Perhaps more seriously, Mr. Dalio foresees a day when the “term structure of interest rates back-up” (meaning they increase) which will have a pervasive effect upon all asset classes as the discount rates used in investment analysis will increase across the board. Before this happens, though, there could be further compression of risk premia and then, maybe, in late 2013 we could see things uncoil. And in his view, which cannot be ignored, when rates do increase there will be a wide re-pricing of debt and unique opportunity to short fixed income.

Unlike guests who appear on CNBC gushing with certainty and actionable ideas, Mr. Dalio is far more restrained and believes those who see things through a crystal ball are doomed to eat glass.
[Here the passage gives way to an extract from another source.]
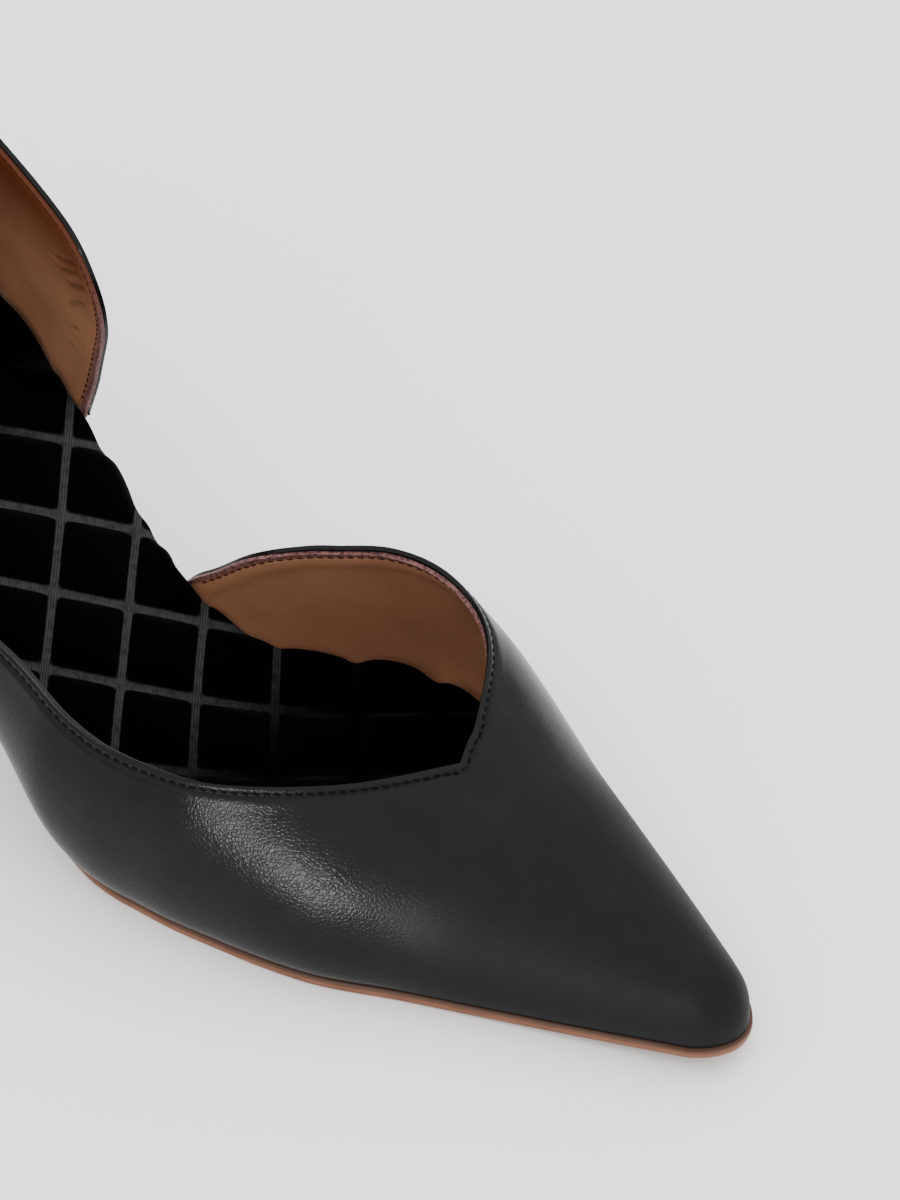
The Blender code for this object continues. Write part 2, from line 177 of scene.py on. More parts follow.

This may explain why he is often elliptical in his answers, offering little more than asked for while carefully measuring his words.

Beyond waiting for the great short he sees room for gold and emerging market currencies in forward looking portfolios while your humble analyst, who believes there will be further compression of risk over the short term, would add to this hypothetical portfolio HYG (iBoxx High Yield), a commodity basket and staying long risk by selling protection on the CDX High Yield.

Like others, though, it is believed the big opportunity will be to short fixed income when the opportunity presents itself.